• [Requirement] Nothing but the lines from the line that contains "The three.js and" through the line that contains "const STRAIGHT_END = 14;" should appear in the output, each reproduced exactly.

• [Records supplied]
::::

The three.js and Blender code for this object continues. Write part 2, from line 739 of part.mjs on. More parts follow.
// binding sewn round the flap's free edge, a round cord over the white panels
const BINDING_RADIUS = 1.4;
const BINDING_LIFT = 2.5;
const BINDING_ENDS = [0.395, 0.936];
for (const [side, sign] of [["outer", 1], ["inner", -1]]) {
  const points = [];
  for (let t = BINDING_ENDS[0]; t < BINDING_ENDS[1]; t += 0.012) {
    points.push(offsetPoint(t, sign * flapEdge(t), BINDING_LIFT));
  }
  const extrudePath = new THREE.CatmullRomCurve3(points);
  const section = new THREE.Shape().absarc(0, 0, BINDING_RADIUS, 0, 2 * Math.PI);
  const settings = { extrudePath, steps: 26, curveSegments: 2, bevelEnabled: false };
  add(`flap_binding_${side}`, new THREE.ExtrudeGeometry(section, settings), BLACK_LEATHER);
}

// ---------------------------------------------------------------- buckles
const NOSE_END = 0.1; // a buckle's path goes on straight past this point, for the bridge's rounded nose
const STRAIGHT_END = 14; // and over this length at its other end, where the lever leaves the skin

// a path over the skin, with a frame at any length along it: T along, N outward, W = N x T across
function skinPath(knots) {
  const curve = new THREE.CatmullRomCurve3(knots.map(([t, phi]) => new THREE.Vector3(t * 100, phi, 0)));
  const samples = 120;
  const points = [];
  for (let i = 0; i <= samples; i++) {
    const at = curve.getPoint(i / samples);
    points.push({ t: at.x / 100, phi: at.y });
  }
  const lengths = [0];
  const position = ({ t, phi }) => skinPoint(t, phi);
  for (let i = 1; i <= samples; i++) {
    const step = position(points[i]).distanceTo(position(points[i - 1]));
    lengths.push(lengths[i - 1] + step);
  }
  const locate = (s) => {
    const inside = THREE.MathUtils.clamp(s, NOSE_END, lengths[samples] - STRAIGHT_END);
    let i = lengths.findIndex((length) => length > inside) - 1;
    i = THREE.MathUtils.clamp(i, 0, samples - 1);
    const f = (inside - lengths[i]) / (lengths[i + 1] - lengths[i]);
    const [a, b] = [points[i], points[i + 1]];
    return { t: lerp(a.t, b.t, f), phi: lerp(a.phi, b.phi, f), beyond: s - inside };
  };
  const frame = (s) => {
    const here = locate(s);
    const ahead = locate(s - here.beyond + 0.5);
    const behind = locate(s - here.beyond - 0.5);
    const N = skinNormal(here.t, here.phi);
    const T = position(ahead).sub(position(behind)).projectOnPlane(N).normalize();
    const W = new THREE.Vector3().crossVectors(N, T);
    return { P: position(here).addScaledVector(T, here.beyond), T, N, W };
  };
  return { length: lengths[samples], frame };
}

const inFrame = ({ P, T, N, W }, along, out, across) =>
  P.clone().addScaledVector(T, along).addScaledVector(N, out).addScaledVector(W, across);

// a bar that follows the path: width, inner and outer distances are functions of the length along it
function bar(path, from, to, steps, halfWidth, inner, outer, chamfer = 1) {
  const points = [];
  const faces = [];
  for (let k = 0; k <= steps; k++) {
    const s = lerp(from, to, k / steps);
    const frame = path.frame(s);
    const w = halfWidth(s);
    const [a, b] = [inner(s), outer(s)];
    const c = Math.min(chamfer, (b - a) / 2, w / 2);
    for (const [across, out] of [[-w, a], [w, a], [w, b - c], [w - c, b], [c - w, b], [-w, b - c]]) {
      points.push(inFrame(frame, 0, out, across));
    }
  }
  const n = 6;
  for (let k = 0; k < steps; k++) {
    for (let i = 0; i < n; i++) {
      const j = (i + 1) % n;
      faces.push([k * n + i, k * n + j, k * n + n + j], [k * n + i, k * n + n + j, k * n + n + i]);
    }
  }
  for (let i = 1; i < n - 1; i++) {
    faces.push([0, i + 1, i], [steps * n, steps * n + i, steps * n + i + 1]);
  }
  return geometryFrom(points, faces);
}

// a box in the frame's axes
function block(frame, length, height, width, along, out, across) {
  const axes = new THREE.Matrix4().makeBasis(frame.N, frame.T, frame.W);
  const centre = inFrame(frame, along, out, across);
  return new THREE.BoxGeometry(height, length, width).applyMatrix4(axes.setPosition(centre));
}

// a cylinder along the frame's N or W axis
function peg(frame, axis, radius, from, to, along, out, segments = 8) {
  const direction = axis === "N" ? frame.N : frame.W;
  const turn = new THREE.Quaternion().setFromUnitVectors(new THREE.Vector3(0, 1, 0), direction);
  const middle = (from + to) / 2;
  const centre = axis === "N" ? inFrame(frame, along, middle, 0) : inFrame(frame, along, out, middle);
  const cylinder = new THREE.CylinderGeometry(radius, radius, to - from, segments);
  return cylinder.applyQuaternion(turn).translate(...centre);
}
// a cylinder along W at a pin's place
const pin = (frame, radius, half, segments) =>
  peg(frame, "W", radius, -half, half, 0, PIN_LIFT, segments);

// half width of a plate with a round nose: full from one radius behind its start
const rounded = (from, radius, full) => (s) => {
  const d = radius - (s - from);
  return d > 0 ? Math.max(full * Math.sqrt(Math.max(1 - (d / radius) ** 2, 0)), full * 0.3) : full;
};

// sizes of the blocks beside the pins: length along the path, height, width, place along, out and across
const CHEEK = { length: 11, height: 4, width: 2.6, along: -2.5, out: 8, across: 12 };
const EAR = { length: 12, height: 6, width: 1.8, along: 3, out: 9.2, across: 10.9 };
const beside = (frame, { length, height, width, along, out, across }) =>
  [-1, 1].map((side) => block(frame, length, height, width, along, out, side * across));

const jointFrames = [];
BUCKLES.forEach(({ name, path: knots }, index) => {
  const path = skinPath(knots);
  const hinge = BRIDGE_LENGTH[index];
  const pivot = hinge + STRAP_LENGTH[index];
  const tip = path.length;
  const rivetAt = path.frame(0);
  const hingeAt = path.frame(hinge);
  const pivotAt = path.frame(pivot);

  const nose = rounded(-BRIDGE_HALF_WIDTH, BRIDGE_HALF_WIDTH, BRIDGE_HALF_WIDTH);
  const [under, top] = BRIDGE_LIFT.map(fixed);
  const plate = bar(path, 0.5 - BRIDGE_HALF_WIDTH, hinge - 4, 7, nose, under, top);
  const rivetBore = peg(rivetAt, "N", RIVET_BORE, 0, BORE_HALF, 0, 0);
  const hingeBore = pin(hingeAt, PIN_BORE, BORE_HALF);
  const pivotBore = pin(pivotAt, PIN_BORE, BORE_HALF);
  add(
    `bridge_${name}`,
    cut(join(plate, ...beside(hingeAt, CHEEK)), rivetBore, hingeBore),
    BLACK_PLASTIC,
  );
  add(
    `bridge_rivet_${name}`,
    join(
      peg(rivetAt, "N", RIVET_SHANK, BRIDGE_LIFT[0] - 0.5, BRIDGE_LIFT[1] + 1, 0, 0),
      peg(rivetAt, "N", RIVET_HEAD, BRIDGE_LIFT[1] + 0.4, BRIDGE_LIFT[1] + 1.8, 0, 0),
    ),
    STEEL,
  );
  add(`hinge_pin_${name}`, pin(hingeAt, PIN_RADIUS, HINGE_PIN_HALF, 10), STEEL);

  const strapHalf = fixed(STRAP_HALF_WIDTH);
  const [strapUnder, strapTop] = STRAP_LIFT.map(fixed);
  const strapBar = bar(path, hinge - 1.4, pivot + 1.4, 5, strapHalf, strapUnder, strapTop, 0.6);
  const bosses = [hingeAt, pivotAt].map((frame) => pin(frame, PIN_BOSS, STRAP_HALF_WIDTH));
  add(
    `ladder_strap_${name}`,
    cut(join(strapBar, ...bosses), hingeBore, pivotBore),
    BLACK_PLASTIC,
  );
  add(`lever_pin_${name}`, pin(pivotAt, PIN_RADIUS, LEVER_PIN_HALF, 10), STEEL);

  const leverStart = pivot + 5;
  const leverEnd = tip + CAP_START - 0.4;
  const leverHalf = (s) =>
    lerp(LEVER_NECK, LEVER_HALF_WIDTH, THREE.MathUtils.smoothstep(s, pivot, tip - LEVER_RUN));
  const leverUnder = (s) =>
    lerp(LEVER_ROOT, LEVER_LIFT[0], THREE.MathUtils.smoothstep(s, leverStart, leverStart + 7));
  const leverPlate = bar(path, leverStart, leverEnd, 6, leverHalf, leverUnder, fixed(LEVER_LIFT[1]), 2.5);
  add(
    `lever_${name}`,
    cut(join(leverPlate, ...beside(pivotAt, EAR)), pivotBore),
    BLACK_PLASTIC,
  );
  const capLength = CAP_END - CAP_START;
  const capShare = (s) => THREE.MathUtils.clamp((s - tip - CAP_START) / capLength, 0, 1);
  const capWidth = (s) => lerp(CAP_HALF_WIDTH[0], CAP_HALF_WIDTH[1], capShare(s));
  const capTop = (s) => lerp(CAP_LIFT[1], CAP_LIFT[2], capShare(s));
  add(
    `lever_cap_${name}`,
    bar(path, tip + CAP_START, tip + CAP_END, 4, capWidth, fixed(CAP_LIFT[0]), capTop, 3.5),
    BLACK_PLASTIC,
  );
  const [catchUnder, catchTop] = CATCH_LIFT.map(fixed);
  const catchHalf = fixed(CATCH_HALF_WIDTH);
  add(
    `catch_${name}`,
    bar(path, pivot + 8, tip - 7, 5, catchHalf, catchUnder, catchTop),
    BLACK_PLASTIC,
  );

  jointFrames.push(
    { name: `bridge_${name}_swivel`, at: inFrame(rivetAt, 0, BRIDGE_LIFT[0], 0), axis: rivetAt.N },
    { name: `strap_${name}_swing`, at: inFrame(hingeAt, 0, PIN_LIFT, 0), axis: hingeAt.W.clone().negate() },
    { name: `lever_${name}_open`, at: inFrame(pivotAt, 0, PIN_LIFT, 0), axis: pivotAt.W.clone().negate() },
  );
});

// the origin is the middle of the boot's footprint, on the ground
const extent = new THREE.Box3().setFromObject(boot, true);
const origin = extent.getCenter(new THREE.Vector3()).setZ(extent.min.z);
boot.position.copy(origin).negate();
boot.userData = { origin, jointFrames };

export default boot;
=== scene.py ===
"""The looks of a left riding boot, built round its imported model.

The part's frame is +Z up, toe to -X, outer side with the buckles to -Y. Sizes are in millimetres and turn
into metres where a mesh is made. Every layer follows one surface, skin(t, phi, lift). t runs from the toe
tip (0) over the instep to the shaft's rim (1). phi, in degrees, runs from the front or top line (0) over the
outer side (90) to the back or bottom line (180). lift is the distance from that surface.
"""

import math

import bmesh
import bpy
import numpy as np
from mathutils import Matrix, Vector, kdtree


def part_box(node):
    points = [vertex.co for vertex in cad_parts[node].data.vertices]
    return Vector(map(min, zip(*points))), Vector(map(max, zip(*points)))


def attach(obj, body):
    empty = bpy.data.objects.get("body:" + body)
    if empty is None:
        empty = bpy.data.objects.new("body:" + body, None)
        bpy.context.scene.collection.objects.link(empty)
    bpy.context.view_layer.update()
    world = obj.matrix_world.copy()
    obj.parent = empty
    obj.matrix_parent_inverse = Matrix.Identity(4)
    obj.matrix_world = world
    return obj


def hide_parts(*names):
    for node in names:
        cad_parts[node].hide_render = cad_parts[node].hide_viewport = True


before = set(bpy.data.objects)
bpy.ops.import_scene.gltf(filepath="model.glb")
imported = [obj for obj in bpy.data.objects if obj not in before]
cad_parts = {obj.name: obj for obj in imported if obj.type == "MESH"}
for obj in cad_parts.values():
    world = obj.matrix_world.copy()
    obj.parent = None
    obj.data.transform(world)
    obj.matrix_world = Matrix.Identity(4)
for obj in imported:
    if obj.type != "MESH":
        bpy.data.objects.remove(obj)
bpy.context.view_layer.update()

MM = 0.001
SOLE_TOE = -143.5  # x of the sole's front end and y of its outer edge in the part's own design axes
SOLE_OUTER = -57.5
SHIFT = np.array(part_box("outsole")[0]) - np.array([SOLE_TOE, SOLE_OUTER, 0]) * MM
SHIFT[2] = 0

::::

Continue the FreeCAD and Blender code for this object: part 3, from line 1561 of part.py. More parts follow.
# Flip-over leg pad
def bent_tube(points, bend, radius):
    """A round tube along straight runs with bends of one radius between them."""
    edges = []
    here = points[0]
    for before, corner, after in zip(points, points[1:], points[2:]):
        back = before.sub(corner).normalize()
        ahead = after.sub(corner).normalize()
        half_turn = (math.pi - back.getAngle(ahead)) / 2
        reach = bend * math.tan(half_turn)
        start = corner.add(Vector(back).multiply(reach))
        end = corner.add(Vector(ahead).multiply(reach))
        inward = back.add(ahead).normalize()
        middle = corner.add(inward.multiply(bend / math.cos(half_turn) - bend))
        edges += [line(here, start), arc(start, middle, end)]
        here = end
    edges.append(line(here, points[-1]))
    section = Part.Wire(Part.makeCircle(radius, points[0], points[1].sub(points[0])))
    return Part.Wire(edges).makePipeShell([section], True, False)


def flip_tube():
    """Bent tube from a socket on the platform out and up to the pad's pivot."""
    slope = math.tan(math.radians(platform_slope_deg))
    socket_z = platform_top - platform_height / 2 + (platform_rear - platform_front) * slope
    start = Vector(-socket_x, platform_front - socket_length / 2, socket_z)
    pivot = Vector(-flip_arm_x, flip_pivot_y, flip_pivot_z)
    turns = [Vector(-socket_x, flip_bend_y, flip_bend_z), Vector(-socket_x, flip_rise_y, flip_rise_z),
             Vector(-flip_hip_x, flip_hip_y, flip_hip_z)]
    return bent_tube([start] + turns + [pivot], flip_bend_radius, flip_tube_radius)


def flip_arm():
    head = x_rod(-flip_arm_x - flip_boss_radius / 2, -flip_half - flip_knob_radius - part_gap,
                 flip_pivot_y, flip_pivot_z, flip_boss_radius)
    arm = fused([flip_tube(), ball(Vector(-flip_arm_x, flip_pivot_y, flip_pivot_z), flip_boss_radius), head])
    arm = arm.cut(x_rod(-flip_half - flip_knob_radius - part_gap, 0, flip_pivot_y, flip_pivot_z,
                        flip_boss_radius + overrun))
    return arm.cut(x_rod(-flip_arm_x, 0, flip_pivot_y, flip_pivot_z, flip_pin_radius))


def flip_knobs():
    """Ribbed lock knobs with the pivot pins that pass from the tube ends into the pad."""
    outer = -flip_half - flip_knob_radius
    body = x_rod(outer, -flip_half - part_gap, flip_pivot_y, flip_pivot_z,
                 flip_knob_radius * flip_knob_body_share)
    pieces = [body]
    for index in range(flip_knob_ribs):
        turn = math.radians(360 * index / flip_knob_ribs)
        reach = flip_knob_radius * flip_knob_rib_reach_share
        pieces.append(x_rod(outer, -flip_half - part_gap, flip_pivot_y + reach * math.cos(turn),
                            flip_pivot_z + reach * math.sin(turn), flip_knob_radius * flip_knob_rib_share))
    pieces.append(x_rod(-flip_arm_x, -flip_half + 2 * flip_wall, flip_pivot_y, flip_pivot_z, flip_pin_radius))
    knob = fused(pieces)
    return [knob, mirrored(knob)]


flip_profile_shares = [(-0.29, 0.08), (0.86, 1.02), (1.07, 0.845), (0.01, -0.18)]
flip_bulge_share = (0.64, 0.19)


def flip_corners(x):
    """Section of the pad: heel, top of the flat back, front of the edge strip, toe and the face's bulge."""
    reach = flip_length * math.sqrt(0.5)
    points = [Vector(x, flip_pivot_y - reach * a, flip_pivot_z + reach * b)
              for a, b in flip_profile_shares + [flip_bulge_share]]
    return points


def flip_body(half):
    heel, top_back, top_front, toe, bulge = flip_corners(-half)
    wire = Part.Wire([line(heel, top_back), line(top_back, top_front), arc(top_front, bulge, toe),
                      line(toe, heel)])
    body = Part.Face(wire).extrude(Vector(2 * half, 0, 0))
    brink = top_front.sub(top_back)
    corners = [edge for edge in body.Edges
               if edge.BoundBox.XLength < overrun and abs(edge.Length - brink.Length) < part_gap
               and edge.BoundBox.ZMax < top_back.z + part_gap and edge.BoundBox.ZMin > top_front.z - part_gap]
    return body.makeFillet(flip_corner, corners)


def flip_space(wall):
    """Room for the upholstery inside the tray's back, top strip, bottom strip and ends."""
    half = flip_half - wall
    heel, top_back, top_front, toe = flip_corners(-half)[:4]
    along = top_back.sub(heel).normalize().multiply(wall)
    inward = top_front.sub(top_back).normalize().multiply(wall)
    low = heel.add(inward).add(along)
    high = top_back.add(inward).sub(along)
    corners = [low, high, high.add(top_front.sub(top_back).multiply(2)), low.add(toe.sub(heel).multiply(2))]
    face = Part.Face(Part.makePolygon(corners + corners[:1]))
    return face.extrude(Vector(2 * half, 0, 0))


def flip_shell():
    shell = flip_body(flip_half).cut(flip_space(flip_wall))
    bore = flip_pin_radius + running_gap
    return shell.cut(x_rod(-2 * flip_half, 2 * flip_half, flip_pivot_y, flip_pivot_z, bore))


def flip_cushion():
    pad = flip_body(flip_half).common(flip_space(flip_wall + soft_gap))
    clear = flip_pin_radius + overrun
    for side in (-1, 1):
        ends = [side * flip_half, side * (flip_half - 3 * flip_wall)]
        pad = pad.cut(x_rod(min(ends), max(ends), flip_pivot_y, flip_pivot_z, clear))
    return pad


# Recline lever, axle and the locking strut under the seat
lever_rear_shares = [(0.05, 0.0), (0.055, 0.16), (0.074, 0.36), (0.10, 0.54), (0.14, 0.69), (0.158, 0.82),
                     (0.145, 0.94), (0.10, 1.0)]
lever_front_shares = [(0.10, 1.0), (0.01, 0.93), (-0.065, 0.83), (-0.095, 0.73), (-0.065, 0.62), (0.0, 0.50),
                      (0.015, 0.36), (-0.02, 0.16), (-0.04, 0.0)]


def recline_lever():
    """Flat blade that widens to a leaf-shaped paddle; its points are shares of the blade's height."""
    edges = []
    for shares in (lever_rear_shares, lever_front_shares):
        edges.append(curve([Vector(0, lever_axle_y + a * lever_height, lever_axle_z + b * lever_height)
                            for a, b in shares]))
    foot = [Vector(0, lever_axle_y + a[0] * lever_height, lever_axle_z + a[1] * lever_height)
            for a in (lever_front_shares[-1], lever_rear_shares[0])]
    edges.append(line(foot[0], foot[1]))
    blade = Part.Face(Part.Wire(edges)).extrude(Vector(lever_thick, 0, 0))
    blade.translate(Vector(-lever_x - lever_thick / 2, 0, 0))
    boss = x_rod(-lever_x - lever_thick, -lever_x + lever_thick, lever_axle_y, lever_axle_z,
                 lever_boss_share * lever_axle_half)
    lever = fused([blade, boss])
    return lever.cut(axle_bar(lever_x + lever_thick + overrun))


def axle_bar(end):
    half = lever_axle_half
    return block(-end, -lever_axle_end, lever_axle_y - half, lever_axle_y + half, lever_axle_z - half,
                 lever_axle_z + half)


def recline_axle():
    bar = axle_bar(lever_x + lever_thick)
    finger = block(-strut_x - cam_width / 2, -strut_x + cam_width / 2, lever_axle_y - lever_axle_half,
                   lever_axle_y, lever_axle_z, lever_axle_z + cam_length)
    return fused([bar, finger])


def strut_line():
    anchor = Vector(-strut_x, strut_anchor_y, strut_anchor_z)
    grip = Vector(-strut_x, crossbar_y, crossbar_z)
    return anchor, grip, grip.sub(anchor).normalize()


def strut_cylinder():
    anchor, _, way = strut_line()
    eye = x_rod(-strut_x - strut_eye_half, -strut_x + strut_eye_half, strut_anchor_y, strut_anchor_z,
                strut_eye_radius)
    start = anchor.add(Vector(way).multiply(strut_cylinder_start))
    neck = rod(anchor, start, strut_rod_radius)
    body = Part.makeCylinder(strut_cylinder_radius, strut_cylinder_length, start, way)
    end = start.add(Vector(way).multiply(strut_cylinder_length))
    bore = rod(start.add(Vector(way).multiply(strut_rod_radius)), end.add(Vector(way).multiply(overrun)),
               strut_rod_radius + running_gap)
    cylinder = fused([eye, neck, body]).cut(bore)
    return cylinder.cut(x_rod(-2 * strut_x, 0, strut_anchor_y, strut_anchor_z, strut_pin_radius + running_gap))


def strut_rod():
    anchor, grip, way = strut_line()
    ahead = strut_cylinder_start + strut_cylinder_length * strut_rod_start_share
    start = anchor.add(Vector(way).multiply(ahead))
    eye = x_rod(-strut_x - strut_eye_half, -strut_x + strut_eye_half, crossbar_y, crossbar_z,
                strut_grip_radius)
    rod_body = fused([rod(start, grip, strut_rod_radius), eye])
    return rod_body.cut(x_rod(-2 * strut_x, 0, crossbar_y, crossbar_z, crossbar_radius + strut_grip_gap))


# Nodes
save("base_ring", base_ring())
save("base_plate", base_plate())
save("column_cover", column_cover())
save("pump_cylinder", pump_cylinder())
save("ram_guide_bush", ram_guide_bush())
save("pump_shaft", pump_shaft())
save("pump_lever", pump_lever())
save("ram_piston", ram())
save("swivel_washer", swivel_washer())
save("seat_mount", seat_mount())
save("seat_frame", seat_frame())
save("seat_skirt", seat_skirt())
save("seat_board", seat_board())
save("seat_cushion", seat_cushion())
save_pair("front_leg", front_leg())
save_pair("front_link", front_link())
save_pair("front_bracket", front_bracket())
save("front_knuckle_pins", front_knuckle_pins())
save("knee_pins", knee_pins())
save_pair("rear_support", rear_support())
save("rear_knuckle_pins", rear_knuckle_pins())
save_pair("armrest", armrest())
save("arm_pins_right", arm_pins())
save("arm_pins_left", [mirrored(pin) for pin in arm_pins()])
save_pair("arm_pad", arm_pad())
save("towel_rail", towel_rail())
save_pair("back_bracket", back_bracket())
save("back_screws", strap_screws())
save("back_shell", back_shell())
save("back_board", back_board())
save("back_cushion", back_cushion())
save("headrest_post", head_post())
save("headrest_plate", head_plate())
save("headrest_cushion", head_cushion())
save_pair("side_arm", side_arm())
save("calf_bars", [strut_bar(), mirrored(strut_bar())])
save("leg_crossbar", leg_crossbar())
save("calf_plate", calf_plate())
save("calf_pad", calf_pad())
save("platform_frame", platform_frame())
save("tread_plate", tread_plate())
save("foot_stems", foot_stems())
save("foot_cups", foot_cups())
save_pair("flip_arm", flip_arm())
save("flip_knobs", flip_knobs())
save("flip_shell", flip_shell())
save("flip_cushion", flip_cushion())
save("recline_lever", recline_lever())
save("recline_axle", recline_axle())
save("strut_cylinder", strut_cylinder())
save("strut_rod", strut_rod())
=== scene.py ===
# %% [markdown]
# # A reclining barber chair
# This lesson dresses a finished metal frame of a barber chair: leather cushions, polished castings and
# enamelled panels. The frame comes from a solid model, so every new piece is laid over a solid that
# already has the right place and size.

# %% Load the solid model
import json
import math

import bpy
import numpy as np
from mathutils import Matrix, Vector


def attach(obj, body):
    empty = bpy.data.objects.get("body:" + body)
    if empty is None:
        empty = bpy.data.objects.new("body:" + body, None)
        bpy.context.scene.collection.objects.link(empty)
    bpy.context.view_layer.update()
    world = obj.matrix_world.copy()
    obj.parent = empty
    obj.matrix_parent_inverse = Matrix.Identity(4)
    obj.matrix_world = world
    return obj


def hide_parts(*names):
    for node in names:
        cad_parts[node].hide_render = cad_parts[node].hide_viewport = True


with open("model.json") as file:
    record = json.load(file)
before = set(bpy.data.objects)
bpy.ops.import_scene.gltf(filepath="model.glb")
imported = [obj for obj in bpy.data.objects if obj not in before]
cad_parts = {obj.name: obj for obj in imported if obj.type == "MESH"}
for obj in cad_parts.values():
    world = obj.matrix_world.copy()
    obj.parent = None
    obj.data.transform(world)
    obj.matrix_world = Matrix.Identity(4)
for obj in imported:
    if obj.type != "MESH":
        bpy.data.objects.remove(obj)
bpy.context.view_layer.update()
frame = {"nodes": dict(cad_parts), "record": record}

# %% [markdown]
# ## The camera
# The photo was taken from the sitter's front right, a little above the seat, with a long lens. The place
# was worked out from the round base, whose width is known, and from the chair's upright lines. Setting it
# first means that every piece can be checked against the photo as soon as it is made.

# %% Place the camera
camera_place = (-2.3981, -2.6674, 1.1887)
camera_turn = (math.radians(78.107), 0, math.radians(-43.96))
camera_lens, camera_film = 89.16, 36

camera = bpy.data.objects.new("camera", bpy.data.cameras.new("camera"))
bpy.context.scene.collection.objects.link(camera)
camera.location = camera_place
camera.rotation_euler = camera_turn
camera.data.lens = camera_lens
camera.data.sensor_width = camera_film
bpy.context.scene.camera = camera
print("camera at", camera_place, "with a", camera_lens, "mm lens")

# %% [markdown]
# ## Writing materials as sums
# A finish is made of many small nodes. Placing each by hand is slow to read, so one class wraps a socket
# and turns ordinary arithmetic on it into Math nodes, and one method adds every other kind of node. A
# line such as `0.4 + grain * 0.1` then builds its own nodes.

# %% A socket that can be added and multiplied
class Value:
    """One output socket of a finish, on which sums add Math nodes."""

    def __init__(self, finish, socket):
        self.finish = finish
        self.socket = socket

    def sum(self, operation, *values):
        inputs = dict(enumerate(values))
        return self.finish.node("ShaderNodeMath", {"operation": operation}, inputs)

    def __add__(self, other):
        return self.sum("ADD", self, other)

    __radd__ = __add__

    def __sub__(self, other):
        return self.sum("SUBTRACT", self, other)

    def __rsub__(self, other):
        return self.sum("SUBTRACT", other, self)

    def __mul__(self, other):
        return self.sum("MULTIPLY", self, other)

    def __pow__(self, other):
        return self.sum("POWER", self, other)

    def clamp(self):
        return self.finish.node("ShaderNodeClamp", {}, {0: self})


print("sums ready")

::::

• [Answer to this problem]
The three.js and Blender code for this object continues. Write part 2, from line 739 of part.mjs on. More parts follow.
// binding sewn round the flap's free edge, a round cord over the white panels
const BINDING_RADIUS = 1.4;
const BINDING_LIFT = 2.5;
const BINDING_ENDS = [0.395, 0.936];
for (const [side, sign] of [["outer", 1], ["inner", -1]]) {
  const points = [];
  for (let t = BINDING_ENDS[0]; t < BINDING_ENDS[1]; t += 0.012) {
    points.push(offsetPoint(t, sign * flapEdge(t), BINDING_LIFT));
  }
  const extrudePath = new THREE.CatmullRomCurve3(points);
  const section = new THREE.Shape().absarc(0, 0, BINDING_RADIUS, 0, 2 * Math.PI);
  const settings = { extrudePath, steps: 26, curveSegments: 2, bevelEnabled: false };
  add(`flap_binding_${side}`, new THREE.ExtrudeGeometry(section, settings), BLACK_LEATHER);
}

// ---------------------------------------------------------------- buckles
const NOSE_END = 0.1; // a buckle's path goes on straight past this point, for the bridge's rounded nose
const STRAIGHT_END = 14; // and over this length at its other end, where the lever leaves the skin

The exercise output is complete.